#### [Aim]
Repeat the listing in full. Nothing may be added or left out.

#### [Items]

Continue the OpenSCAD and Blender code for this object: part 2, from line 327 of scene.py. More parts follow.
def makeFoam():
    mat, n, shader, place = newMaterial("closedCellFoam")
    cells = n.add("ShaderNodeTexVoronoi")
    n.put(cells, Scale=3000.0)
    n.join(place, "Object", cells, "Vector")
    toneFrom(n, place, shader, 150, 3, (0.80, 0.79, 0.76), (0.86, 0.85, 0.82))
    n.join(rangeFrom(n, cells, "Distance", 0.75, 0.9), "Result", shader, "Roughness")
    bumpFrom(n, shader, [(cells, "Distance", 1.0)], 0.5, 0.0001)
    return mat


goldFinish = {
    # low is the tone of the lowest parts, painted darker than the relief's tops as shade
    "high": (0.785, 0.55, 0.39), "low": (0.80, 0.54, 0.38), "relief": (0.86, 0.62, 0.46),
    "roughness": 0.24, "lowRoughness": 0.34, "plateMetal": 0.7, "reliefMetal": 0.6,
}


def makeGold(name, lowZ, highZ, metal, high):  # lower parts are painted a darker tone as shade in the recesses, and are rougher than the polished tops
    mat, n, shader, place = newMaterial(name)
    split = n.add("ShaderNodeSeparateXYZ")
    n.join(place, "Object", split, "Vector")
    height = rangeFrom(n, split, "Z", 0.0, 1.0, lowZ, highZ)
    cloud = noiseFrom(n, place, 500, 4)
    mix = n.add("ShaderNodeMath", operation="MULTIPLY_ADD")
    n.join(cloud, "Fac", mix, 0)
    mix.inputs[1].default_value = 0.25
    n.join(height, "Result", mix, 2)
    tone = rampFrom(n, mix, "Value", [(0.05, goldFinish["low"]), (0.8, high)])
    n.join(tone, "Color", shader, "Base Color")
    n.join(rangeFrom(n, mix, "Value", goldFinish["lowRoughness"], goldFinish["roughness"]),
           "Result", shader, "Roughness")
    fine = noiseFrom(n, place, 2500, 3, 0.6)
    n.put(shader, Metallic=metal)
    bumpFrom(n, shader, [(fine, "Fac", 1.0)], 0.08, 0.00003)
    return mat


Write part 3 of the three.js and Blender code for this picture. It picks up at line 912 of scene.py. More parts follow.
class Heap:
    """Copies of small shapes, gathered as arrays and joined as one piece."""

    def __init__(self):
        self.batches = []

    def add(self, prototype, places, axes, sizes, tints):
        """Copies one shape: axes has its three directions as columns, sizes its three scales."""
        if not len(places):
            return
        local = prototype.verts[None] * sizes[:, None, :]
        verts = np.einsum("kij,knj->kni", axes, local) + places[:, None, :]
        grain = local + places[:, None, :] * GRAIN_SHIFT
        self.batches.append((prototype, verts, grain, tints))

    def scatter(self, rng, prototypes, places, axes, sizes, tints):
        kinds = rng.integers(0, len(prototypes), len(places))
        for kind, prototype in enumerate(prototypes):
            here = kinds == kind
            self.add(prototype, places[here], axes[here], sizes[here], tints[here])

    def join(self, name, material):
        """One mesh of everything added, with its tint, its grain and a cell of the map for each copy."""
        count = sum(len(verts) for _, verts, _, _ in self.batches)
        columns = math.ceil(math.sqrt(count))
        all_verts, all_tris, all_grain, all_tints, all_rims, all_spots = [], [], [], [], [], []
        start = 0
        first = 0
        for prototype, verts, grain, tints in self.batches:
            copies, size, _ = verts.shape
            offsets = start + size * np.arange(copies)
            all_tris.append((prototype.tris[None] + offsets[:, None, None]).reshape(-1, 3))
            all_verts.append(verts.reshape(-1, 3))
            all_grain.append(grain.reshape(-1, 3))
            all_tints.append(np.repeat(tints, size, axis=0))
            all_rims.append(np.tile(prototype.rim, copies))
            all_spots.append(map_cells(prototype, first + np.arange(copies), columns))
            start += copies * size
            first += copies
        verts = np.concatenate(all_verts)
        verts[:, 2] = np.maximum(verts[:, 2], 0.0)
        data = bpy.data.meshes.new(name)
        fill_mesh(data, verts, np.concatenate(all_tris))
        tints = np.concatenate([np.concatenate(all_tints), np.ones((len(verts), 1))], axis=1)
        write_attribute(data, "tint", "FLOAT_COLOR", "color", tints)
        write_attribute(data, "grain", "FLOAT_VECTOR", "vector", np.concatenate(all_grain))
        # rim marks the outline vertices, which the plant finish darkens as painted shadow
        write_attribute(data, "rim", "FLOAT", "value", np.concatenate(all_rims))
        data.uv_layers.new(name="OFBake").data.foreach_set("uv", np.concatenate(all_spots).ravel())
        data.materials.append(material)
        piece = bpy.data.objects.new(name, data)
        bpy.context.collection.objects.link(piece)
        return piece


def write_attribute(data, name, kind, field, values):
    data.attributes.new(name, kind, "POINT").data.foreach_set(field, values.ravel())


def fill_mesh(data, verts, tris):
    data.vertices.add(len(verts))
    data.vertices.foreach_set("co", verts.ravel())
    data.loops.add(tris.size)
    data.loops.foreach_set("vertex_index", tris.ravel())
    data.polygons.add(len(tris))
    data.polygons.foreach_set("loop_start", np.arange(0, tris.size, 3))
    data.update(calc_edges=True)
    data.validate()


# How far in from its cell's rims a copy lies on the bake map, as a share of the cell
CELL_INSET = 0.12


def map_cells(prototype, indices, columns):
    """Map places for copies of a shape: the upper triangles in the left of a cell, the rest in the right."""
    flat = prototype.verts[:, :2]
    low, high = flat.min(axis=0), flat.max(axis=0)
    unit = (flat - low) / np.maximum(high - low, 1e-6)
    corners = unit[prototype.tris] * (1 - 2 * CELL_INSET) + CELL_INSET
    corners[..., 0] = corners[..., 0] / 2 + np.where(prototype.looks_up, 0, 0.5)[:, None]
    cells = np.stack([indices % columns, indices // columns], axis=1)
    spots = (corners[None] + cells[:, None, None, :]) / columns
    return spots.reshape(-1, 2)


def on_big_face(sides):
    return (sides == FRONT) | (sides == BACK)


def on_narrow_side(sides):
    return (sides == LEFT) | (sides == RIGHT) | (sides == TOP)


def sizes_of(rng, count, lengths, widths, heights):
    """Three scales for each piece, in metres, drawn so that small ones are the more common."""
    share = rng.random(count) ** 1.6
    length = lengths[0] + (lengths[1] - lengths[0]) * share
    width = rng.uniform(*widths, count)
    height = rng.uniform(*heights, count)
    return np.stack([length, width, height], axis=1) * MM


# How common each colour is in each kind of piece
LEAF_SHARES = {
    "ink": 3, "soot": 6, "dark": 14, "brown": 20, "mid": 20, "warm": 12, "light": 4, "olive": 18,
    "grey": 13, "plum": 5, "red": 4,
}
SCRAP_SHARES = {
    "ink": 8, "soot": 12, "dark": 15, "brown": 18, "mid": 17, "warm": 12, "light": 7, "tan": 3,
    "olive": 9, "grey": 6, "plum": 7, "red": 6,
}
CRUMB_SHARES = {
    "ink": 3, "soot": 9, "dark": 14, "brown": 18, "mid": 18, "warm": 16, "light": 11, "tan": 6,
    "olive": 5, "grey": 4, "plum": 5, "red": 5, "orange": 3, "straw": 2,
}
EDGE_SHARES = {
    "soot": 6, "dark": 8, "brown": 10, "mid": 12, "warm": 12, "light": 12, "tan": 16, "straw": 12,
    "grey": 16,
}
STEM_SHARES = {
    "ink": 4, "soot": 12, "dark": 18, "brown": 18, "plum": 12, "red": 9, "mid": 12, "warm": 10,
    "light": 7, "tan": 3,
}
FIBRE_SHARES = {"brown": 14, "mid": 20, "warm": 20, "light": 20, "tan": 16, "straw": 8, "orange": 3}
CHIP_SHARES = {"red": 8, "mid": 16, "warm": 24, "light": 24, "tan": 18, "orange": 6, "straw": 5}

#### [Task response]
Continue the OpenSCAD and Blender code for this object: part 2, from line 327 of scene.py. More parts follow.
def makeFoam():
    mat, n, shader, place = newMaterial("closedCellFoam")
    cells = n.add("ShaderNodeTexVoronoi")
    n.put(cells, Scale=3000.0)
    n.join(place, "Object", cells, "Vector")
    toneFrom(n, place, shader, 150, 3, (0.80, 0.79, 0.76), (0.86, 0.85, 0.82))
    n.join(rangeFrom(n, cells, "Distance", 0.75, 0.9), "Result", shader, "Roughness")
    bumpFrom(n, shader, [(cells, "Distance", 1.0)], 0.5, 0.0001)
    return mat


goldFinish = {
    # low is the tone of the lowest parts, painted darker than the relief's tops as shade
    "high": (0.785, 0.55, 0.39), "low": (0.80, 0.54, 0.38), "relief": (0.86, 0.62, 0.46),
    "roughness": 0.24, "lowRoughness": 0.34, "plateMetal": 0.7, "reliefMetal": 0.6,
}


def makeGold(name, lowZ, highZ, metal, high):  # lower parts are painted a darker tone as shade in the recesses, and are rougher than the polished tops
    mat, n, shader, place = newMaterial(name)
    split = n.add("ShaderNodeSeparateXYZ")
    n.join(place, "Object", split, "Vector")
    height = rangeFrom(n, split, "Z", 0.0, 1.0, lowZ, highZ)
    cloud = noiseFrom(n, place, 500, 4)
    mix = n.add("ShaderNodeMath", operation="MULTIPLY_ADD")
    n.join(cloud, "Fac", mix, 0)
    mix.inputs[1].default_value = 0.25
    n.join(height, "Result", mix, 2)
    tone = rampFrom(n, mix, "Value", [(0.05, goldFinish["low"]), (0.8, high)])
    n.join(tone, "Color", shader, "Base Color")
    n.join(rangeFrom(n, mix, "Value", goldFinish["lowRoughness"], goldFinish["roughness"]),
           "Result", shader, "Roughness")
    fine = noiseFrom(n, place, 2500, 3, 0.6)
    n.put(shader, Metallic=metal)
    bumpFrom(n, shader, [(fine, "Fac", 1.0)], 0.08, 0.00003)
    return mat


Write part 3 of the three.js and Blender code for this picture. It picks up at line 912 of scene.py. More parts follow.
class Heap:
    """Copies of small shapes, gathered as arrays and joined as one piece."""

    def __init__(self):
        self.batches = []

    def add(self, prototype, places, axes, sizes, tints):
        """Copies one shape: axes has its three directions as columns, sizes its three scales."""
        if not len(places):
            return
        local = prototype.verts[None] * sizes[:, None, :]
        verts = np.einsum("kij,knj->kni", axes, local) + places[:, None, :]
        grain = local + places[:, None, :] * GRAIN_SHIFT
        self.batches.append((prototype, verts, grain, tints))

    def scatter(self, rng, prototypes, places, axes, sizes, tints):
        kinds = rng.integers(0, len(prototypes), len(places))
        for kind, prototype in enumerate(prototypes):
            here = kinds == kind
            self.add(prototype, places[here], axes[here], sizes[here], tints[here])

    def join(self, name, material):
        """One mesh of everything added, with its tint, its grain and a cell of the map for each copy."""
        count = sum(len(verts) for _, verts, _, _ in self.batches)
        columns = math.ceil(math.sqrt(count))
        all_verts, all_tris, all_grain, all_tints, all_rims, all_spots = [], [], [], [], [], []
        start = 0
        first = 0
        for prototype, verts, grain, tints in self.batches:
            copies, size, _ = verts.shape
            offsets = start + size * np.arange(copies)
            all_tris.append((prototype.tris[None] + offsets[:, None, None]).reshape(-1, 3))
            all_verts.append(verts.reshape(-1, 3))
            all_grain.append(grain.reshape(-1, 3))
            all_tints.append(np.repeat(tints, size, axis=0))
            all_rims.append(np.tile(prototype.rim, copies))
            all_spots.append(map_cells(prototype, first + np.arange(copies), columns))
            start += copies * size
            first += copies
        verts = np.concatenate(all_verts)
        verts[:, 2] = np.maximum(verts[:, 2], 0.0)
        data = bpy.data.meshes.new(name)
        fill_mesh(data, verts, np.concatenate(all_tris))
        tints = np.concatenate([np.concatenate(all_tints), np.ones((len(verts), 1))], axis=1)
        write_attribute(data, "tint", "FLOAT_COLOR", "color", tints)
        write_attribute(data, "grain", "FLOAT_VECTOR", "vector", np.concatenate(all_grain))
        # rim marks the outline vertices, which the plant finish darkens as painted shadow
        write_attribute(data, "rim", "FLOAT", "value", np.concatenate(all_rims))
        data.uv_layers.new(name="OFBake").data.foreach_set("uv", np.concatenate(all_spots).ravel())
        data.materials.append(material)
        piece = bpy.data.objects.new(name, data)
        bpy.context.collection.objects.link(piece)
        return piece


def write_attribute(data, name, kind, field, values):
    data.attributes.new(name, kind, "POINT").data.foreach_set(field, values.ravel())


def fill_mesh(data, verts, tris):
    data.vertices.add(len(verts))
    data.vertices.foreach_set("co", verts.ravel())
    data.loops.add(tris.size)
    data.loops.foreach_set("vertex_index", tris.ravel())
    data.polygons.add(len(tris))
    data.polygons.foreach_set("loop_start", np.arange(0, tris.size, 3))
    data.update(calc_edges=True)
    data.validate()


# How far in from its cell's rims a copy lies on the bake map, as a share of the cell
CELL_INSET = 0.12


def map_cells(prototype, indices, columns):
    """Map places for copies of a shape: the upper triangles in the left of a cell, the rest in the right."""
    flat = prototype.verts[:, :2]
    low, high = flat.min(axis=0), flat.max(axis=0)
    unit = (flat - low) / np.maximum(high - low, 1e-6)
    corners = unit[prototype.tris] * (1 - 2 * CELL_INSET) + CELL_INSET
    corners[..., 0] = corners[..., 0] / 2 + np.where(prototype.looks_up, 0, 0.5)[:, None]
    cells = np.stack([indices % columns, indices // columns], axis=1)
    spots = (corners[None] + cells[:, None, None, :]) / columns
    return spots.reshape(-1, 2)


def on_big_face(sides):
    return (sides == FRONT) | (sides == BACK)


def on_narrow_side(sides):
    return (sides == LEFT) | (sides == RIGHT) | (sides == TOP)


def sizes_of(rng, count, lengths, widths, heights):
    """Three scales for each piece, in metres, drawn so that small ones are the more common."""
    share = rng.random(count) ** 1.6
    length = lengths[0] + (lengths[1] - lengths[0]) * share
    width = rng.uniform(*widths, count)
    height = rng.uniform(*heights, count)
    return np.stack([length, width, height], axis=1) * MM


# How common each colour is in each kind of piece
LEAF_SHARES = {
    "ink": 3, "soot": 6, "dark": 14, "brown": 20, "mid": 20, "warm": 12, "light": 4, "olive": 18,
    "grey": 13, "plum": 5, "red": 4,
}
SCRAP_SHARES = {
    "ink": 8, "soot": 12, "dark": 15, "brown": 18, "mid": 17, "warm": 12, "light": 7, "tan": 3,
    "olive": 9, "grey": 6, "plum": 7, "red": 6,
}
CRUMB_SHARES = {
    "ink": 3, "soot": 9, "dark": 14, "brown": 18, "mid": 18, "warm": 16, "light": 11, "tan": 6,
    "olive": 5, "grey": 4, "plum": 5, "red": 5, "orange": 3, "straw": 2,
}
EDGE_SHARES = {
    "soot": 6, "dark": 8, "brown": 10, "mid": 12, "warm": 12, "light": 12, "tan": 16, "straw": 12,
    "grey": 16,
}
STEM_SHARES = {
    "ink": 4, "soot": 12, "dark": 18, "brown": 18, "plum": 12, "red": 9, "mid": 12, "warm": 10,
    "light": 7, "tan": 3,
}
FIBRE_SHARES = {"brown": 14, "mid": 20, "warm": 20, "light": 20, "tan": 16, "straw": 8, "orange": 3}
CHIP_SHARES = {"red": 8, "mid": 16, "warm": 24, "light": 24, "tan": 18, "orange": 6, "straw": 5}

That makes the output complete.